All these cartridges use PostgreSQL, version 9.6, as a back-end database, except for OrChem, which we ran on Oracle database, version 12c.

Thorough comparisons of many other cartridges are available elsewhere [31,32,33,34], and these can be used to relate the performance of Sachem to cartridges not included in our benchmark.

Datasets

To assess the performance scaling behavior of the cartridges, we ran the benchmarks on three datasets of different size. The 94M dataset consists of all compounds in the PubChem database snapshot from August 2017 (PubChem contained just under 94 million molecules at the time). We randomly selected 10 million compounds from the 94M dataset to form the 10M dataset, which was further randomly reduced to 1 million compounds in the 1M dataset.

We chose to select the 1M dataset as a subset of 10M to avoid the effect of outliers (described in more detail in "Performance outliers" section). Because some queries take much longer than average to be processed on certain molecules (e. g. cases in Fig. 4a, b), an unfortunate selection of molecules in the 1M dataset could make cartridges perform worse on it than on the 10M dataset. Selection as a subset ensures that the 10M dataset is at least as hard to process as the 1M dataset.

Some cartridges failed to index several molecules from the datasets; these errors are briefly summarized in Table 1.

Table 1 Overview of indexing and searching errors

Query set

Design of a good, unbiased query set for benchmarks is complicated. It is not possible to derive such a set from a pre-existing statistic of common user queries, which favors popular queries viable for recently conducted research, or from identified features in the database, which favors queries based on the feature identification method and produces a bias towards database content.

To more easily draw comparisons with our systems, we re-used queries that have been benchmarked by other researchers available in Substructure Query Collection (SQC) [35]. SQC includes queries used by Ehrlich and Matthias [36] for a systematic benchmark for substructure search algorithms, and user queries collected from live software testing.

The collected queries are slightly biased toward simpler ‘explorative’ queries, but still represent a valid sample of queries in a publicly accessible database.

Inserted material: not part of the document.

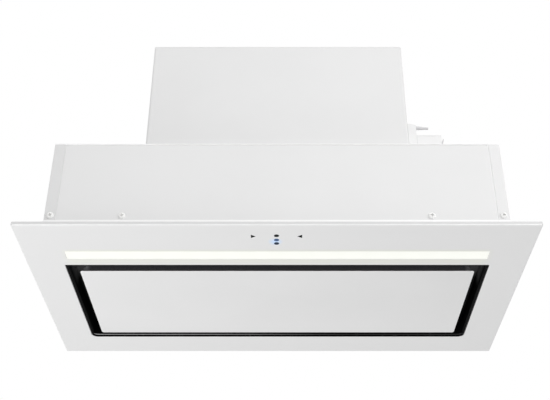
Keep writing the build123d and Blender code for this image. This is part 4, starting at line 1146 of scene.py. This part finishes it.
@dataclass
class Connection(Assembly):
    """The cowl, nozzle, connection box and clip beside the blower housing."""

    cowl_rise: float = 0.7
    cowl_drop: float = 2.0
    cowl_shoulder: float = 3.2
    cowl_more: float = 0.3
    cowl_round: float = 0.4
    nozzle_sides: int = 40
    nozzle_steps: int = 24
    nozzle_rings: int = 4
    nozzle_ring_depth: float = 0.12
    nozzle_ringed: float = 0.8
    nozzle_root_r: float = 2.6
    nozzle_tip_r: float = 1.5
    nozzle_bore_r: float = 1.0
    nozzle_more: float = 2.4
    nozzle_lift: float = 1.25
    nozzle_sag: float = 0.6
    tail_sides: int = 16
    tail_steps: int = 40
    tail_height: float = 43.2
    tail_in: float = 0.75
    tail_sunk: float = 1.0
    tail_lean: float = 3.05
    tail_lean_power: int = 6
    tail_width: float = 4.0
    tail_thick: float = 1.0
    tail_taper: float = 0.8
    tail_taper_power: int = 12
    tab: float = 1.5
    tab_place: float = 0.92
    tab_spread: float = 0.05
    dressed = (
        ("connection_box", Palette.white_plastic, Edge.MOULDED),
        ("connection_lid", Palette.white_plastic, Edge.MOULDED),
        ("terminal_block", Palette.white_plastic, Edge.SHEARED),
        ("cable_clip", Palette.grey_plastic, Edge.SHEARED),
    )

    def cowl(self) -> str:
        """Builds the cowl: its section, level at the wall and then sloping, carried from front to back."""
        box = Span.of("entry_cowl")
        right, top = box.x1 + self.cowl_more, box.z1 + self.cowl_rise
        shoulder = (box.x0 + self.cowl_shoulder, top)
        section = ((box.x0, box.z0), (right, box.z0), (right, top - self.cowl_drop), shoulder, (box.x0, top))
        skin = Surface()
        skin.solid([np.array([(x, y, z) for x, z in section]) for y in (box.y0, box.y1)])
        piece = skin.build("moulded_cowl", [self.palette.get(Palette.white_plastic)])
        round_edges(piece, self.cowl_round, segments=3)
        return self.place(piece, "root", Palette.white_plastic, "entry_cowl")

    def nozzle(self) -> str:
        """Builds the nozzle: a cone along X with shallow rings, open at its tip.

        Its radius goes evenly from the root to the tip, and dips by a cosine between the rings. Its
        middle line sinks evenly towards the tip.
        """
        box = Span.of("cable_nozzle")
        y = Span.of("entry_cowl").y0 + self.nozzle_root_r
        z = (box.z0 + box.z1) / 2 + self.nozzle_lift
        share = np.linspace(0, 1, self.nozzle_steps + 1)
        outer_x = box.x0 + share * (box.x1 + self.nozzle_more - box.x0)
        wave = (1 - np.cos(2 * math.pi * self.nozzle_rings * share)) / 2
        dip = self.nozzle_ring_depth * wave * (share < self.nozzle_ringed)
        outer_r = self.nozzle_root_r + (self.nozzle_tip_r - self.nozzle_root_r) * share - dip
        x = np.concatenate([outer_x, outer_x[::-1]])[:, None]
        r = np.concatenate([outer_r, np.full(share.size, self.nozzle_bore_r)])[:, None]
        middle_z = z - self.nozzle_sag * np.concatenate([share, share[::-1]])[:, None]
        turn = full_turn(self.nozzle_sides)
        tube = np.broadcast_arrays(x, y + r * np.cos(turn), middle_z + r * np.sin(turn))
        skin = Surface()
        skin.grid(np.stack(tube, axis=-1), closed=True)
        return self.form(skin, "nozzle_cone", "root", (Palette.grey_plastic,), "cable_nozzle")

    def strap_tail(self) -> str:
        """Builds the free end of the clip's strap: a thin strip that rises and leans to the right.

        At a share t of its height it stands a high power of t times the lean to the right, and its
        thickness swells by a bell curve round the thumb tab near its end.
        """
        box = Span.of("cable_clip")
        share = np.linspace(0, 1, self.tail_steps + 1)[:, None]
        middle_x = box.x0 + self.tail_in + self.tail_lean * share**self.tail_lean_power
        middle_y = (box.y0 + box.y1) / 2
        z = box.z1 - self.tail_sunk + self.tail_height * share
        bell = np.exp(-(((share - self.tab_place) / self.tab_spread) ** 2))
        half_x = self.tail_thick / 2 + self.tab / 2 * bell
        half_y = self.tail_width / 2 * np.sqrt(1 - self.tail_taper * share**self.tail_taper_power)
        turn = full_turn(self.tail_sides)
        strip = np.broadcast_arrays(middle_x + half_x * np.cos(turn), middle_y + half_y * np.sin(turn), z)
        skin = Surface()
        skin.solid(list(np.stack(strip, axis=-1)))
        return self.form(skin, "strap_tail", "root", (Palette.grey_plastic,))

    def forms(self) -> list[str]:
        """Builds the nozzle, the cowl and the strap's end."""
        return [self.nozzle(), self.cowl(), self.strap_tail()]


@dataclass
class Blower(Assembly):
    """The scroll, the impeller and the motor on its arms."""

    dressed = (
        ("scroll_left", Palette.blower_grey, Edge.SHEARED),
        ("scroll_right", Palette.blower_grey, Edge.SHEARED),
        ("impeller", Palette.dark_plastic, Edge.RAW),
        ("impeller_hub", Palette.brass, Edge.SHEARED),
        ("motor_shaft", Palette.steel, Edge.SHEARED),
        ("motor", Palette.motor_can, Edge.FOLDED),
        ("motor_arms", Palette.zinc, Edge.SHEARED),
        ("motor_bushes", Palette.rubber, Edge.SHEARED),
    )


@dataclass
class Outlet(Assembly):
    """The duct collar with its two backdraft flaps and their spindle."""

    dressed = (
        ("outlet_spigot", Palette.dark_plastic, Edge.FOLDED),
        ("flap_spindle", Palette.steel, Edge.SHEARED),
        ("flap_front", Palette.grey_plastic, Edge.SHEARED),
        ("flap_rear", Palette.grey_plastic, Edge.SHEARED),
    )


@dataclass
class Electronics(Assembly):
    """The control box, the light driver and the capacitor under the deck."""

    dressed = (
        ("control_box", Palette.dark_plastic, Edge.FOLDED),
        ("control_lid", Palette.dark_plastic, Edge.FOLDED),
        ("control_board", Palette.board, Edge.SHEARED),
        ("board_components", Palette.dark_plastic, Edge.FOLDED),
        ("light_driver", Palette.white_plastic, Edge.MOULDED),
        ("capacitor", Palette.white_plastic, Edge.MOULDED),
        ("capacitor_strap", Palette.zinc, Edge.SHEARED),
    )


@dataclass(frozen=True)
class Lamp:
    """A soft square lamp: its place and aim in metres, its size in metres and its power in watts."""

    name: str
    place: tuple[float, float, float]
    aim: tuple[float, float, float]
    size: float
    power: float

    def build(self) -> None:
        """Makes the lamp and turns it at its aim."""
        data = bpy.data.lights.new(self.name, "AREA")
        data.size = self.size
        data.energy = self.power
        lamp = bpy.data.objects.new(self.name, data)
        lamp.location = self.place
        lamp.rotation_euler = (Vector(self.aim) - Vector(self.place)).to_track_quat("-Z", "Y").to_euler()
        lamp.visible_camera = False
        bpy.context.scene.collection.objects.link(lamp)


@dataclass
class Studio:
    """The camera at the photograph's place, the lamps, the pale floor and the white surround."""

    camera_place: tuple[float, float, float] = (0.0072, -1.0981, -0.5679)
    pitch_deg: float = 32.98
    lens: float = 63.47
    axis_shift: float = -8.2
    surround: float = 0.623
    floor_z: float = -2.6
    floor_half: float = 9.0
    floor_corner: float = 0.9
    floor_glow: float = 0.3
    lamps: Sequence[Lamp] = (
        Lamp("key_right", (1.15, -1.3, 0.45), (0.2, 0.0, 0.15), 1.0, 9.3),
        Lamp("fill_below", (-0.9, -0.5, -1.0), (-0.2, 0.0, 0.0), 1.0, 6.0),
        Lamp("top_front", (0.2, -2.2, 1.6), (0.0, 0.0, 0.2), 1.6, 9.1),
    )

    def camera(self) -> None:
        """Makes the camera, level across and pitched up at the plate."""
        data = bpy.data.cameras.new("photo_camera")
        data.sensor_width = 36.0
        data.lens = self.lens
        data.shift_x = self.axis_shift / PHOTO_WIDTH
        data.clip_start = 0.01
        data.clip_end = 100.0
        camera = bpy.data.objects.new("photo_camera", data)
        camera.location = self.camera_place
        camera.rotation_euler = (math.radians(90 + self.pitch_deg), 0, 0)
        bpy.context.scene.collection.objects.link(camera)
        bpy.context.scene.camera = camera

    def white_surround(self) -> None:
        """Makes the world: white where it is seen, softer where it only lights."""
        world = bpy.data.worlds.new("surround")
        world.use_nodes = True
        tree = Tree(world.node_tree)
        mix = tree.add("ShaderNodeMixShader")
        tree.feed(tree.seen(), mix.inputs[0])
        for index, strength in ((1, self.surround), (2, 1.0)):
            background = tree.add("ShaderNodeBackground")
            tree.feed(WHITE, background.inputs["Color"])
            tree.feed(strength, background.inputs["Strength"])
            tree.feed(background.outputs[0], mix.inputs[index])
        tree.feed(mix.outputs[0], tree.add("ShaderNodeOutputWorld").inputs["Surface"])
        bpy.context.scene.world = world

    def floor(self) -> None:
        """Makes a wide pale floor far below the hood."""
        half, corner = self.floor_half / MM, self.floor_corner / MM
        skin = Surface()
        skin.cap(lift(round_rect(-half, half, -half, half, corner), self.floor_z / MM))
        graph = Graph("pale_floor")
        glow = graph.math("MULTIPLY", graph.seen(), self.floor_glow)
        graph.set(Base_Color=paint(244, 244, 244), Roughness=0.9)
        graph.set(Emission_Color=WHITE, Emission_Strength=glow)
        floor = skin.build("pale_floor", [graph.material])

    def build(self) -> None:
        """Sets up the whole studio."""
        bpy.context.scene.view_settings.view_transform = "Standard"
        self.camera()
        self.white_surround()
        self.floor()
        for lamp in self.lamps:
            lamp.build()


def main() -> None:
    """Builds the studio and each sub-assembly in order, and reports every piece."""
    logging.basicConfig(level=logging.INFO, format="%(message)s")
    Studio().build()
    palette = Palette()
    kinds = (
        GlassPlate, LightStrip, SuctionFrame, CoverPanel, GreaseFilter, BodyCase,
        BlowerHousing, Screws, Connection, Blower, Outlet, Electronics,
    )
    for kind in kinds:
        for piece in kind(palette).build():
            log.info("%s: %s", kind.__name__, piece)


if __name__ == "__main__":
    main()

Of the 3488 queries present in the SQC query set, we removed 159 that are not supported by some of the cartridges; details can be found in Table 1.

Benchmarking hardware

All benchmarks were performed on CentOS Linux 7.4 running on virtualized Intel Haswell CPUs clocked at 2.6 GHz with 512 GB RAM; benchmarked software parts were run single-threaded. Results from the first runs of the benchmarks were discarded to allow the programs to cache hot data.

Fig. 3
figure 3

Overall performance comparison. Log-times in milliseconds are plotted on the x axis and log-percent of queries that took more than the plotted time are plotted on the y axis. Plots ac show the performance comparison of Sachem/Lucy and Sachem/OrChem to other benchmarked cartridges on all datasets. The original OrChem was not benchmarked on the largest dataset due to the lengthy time that would be required to finish the benchmark. Plot d is a comparison of timings for Sachem/Lucy and Sachem/OrChem on all datasets that shows the scaling advantage of Sachem/Lucy

Overall query performance

The overall timing results are summarized in plots in Fig. 3.

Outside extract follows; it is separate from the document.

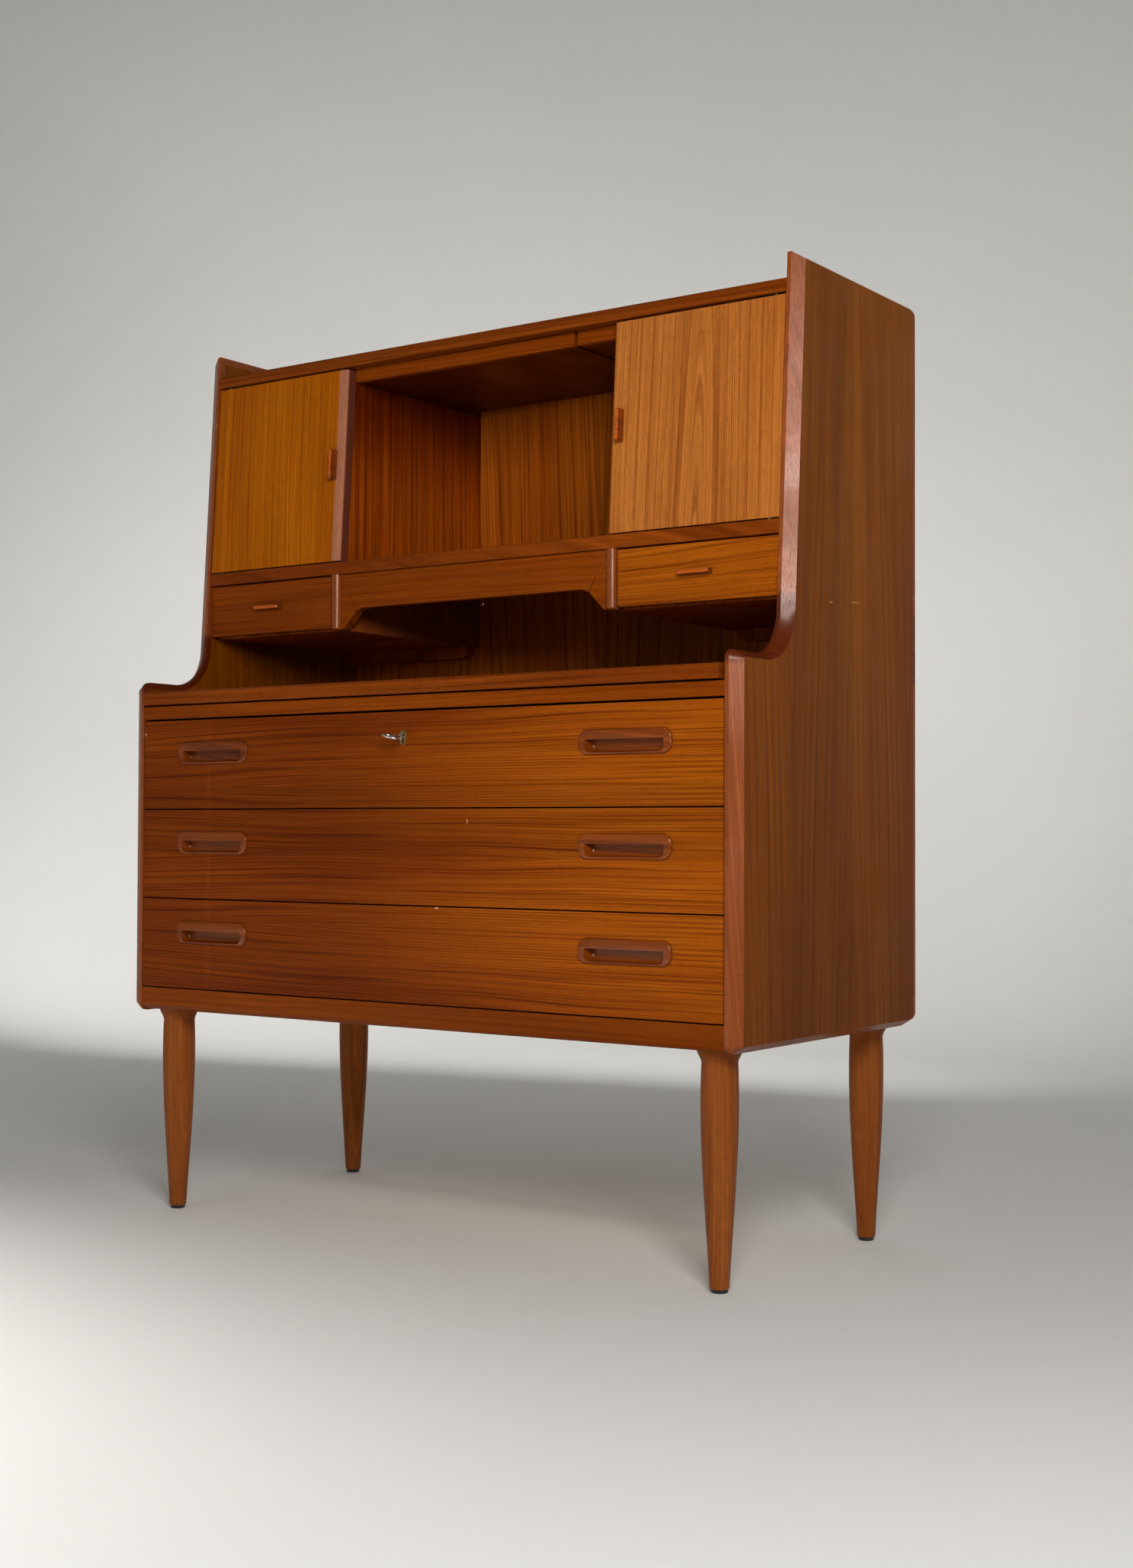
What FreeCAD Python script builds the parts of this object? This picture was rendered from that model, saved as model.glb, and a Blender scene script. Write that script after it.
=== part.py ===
"""Teak secretary desk: three long drawers on turned legs, a sliding writing leaf and a hutch.

Units are millimetres. X runs to the desk's right, Y to its back and Z up. While the pieces are
made, Y = 0 is the front of the lower case and Z = 0 the floor; ORIGIN_Y then moves the origin to
the middle of the whole outline, on the floor.
"""
import FreeCAD, Part
import math
import os

V = FreeCAD.Vector

# Driving dimensions
WIDTH = 1020.0
HEIGHT = 1266.0
DEPTH = 468.0
KEY_REACH = 35.0                    # how far the key stands out in front of the case
ORIGIN_Y = (DEPTH - KEY_REACH) / 2

SIDE_THICK = 21.0
LIPPING_FLAT = 5.5                  # narrow front flat, next to the inside of the case
LIPPING_DEEP = 9.6                  # depth of the solid edge; its outer part is all bevel
BACK_LIPPING = 6.5
CASE_BOTTOM = 287.0
CHEST_TOP = 762.0
CHEST_CORNER = 12.0
SWEEP_RADIUS = 60.0                 # hollow curve from the chest up to the hutch
LEAN = math.radians(3.4)            # how far the hutch front leans back
LEAN_FOOT_Y = 124.6                 # the leaning edge, at the height LEAN_FOOT_Z
LEAN_FOOT_Z = 838.0

INNER = WIDTH / 2 - SIDE_THICK      # inside face of a side panel
BACK_FRONT = 462.0                  # front face of the back panels
BACK_THICK = 5.2

TOP_Z = (1216.5, 1234.0)
SHELF_Z = (914.7, 932.8)
SHELF_FRONT = 129.7
DIVIDER_X = (231.0, 246.0)
DIVIDER_BOTTOM = 835.5
FLOOR_Z = (836.0, 845.0)            # floor boards under the small drawers

LEAF_Z = (727.5, 746.0)
LEAF_HALF = 484.7
LEAF_FRONT = -7.0
LEAF_BACK = 452.0
LEAF_LIP_DEEP = 15.0
GROOVE_Z = (733.0, 740.5)
GROOVE_DEEP = 5.5
GROOVE_START = 20.0

RAIL_Z = (707.0, 725.6)
RAIL_BACK = 30.5
SUPPORT_IN = 474.0                  # inner face of the strips that carry the writing leaf
SUPPORT_Z = (715.0, 727.1)
DUST_Z = (716.0, 720.0)
BOTTOM_Z = (289.5, 307.5)
BOTTOM_RAIL_TOP = 321.0
FRONT_SETBACK = 0.5                 # rails and drawer fronts lie just behind the side edges
FRONT_THICK = 20.0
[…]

OrChem-based variants of Sachem outperformed all cartridges except Sachem/Lucy on all datasets. Sachem/OrChem was faster by an average factor \(8\times\) than Bingo, which slightly outperformed the RDKit and pgchem cartridges. The ordering of cartridges by performance was often mixed—RDKit clearly performed better than Bingo on faster queries, but the performance advantage was lost on complicated queries.

Thanks to improvements in screening (measured separately as described in "Screening efficiency" section), Sachem/Lucy outperformed all other cartridges on the largest dataset by a wide margin. This advantage was partially lost on smaller datasets on fast queries, for which the Sachem/Lucy processing time was dominated by preparing the complicated fingerprint (less than 10 ms in most cases) and by increased overhead for the inverted index processing. However, as the performance disadvantage of Sachem/Lucy is at most approximately 10 ms for the majority of queries, we do not consider it to be a significant drawback. See Fig. 3d for a side-by-side comparison on all dataset sizes.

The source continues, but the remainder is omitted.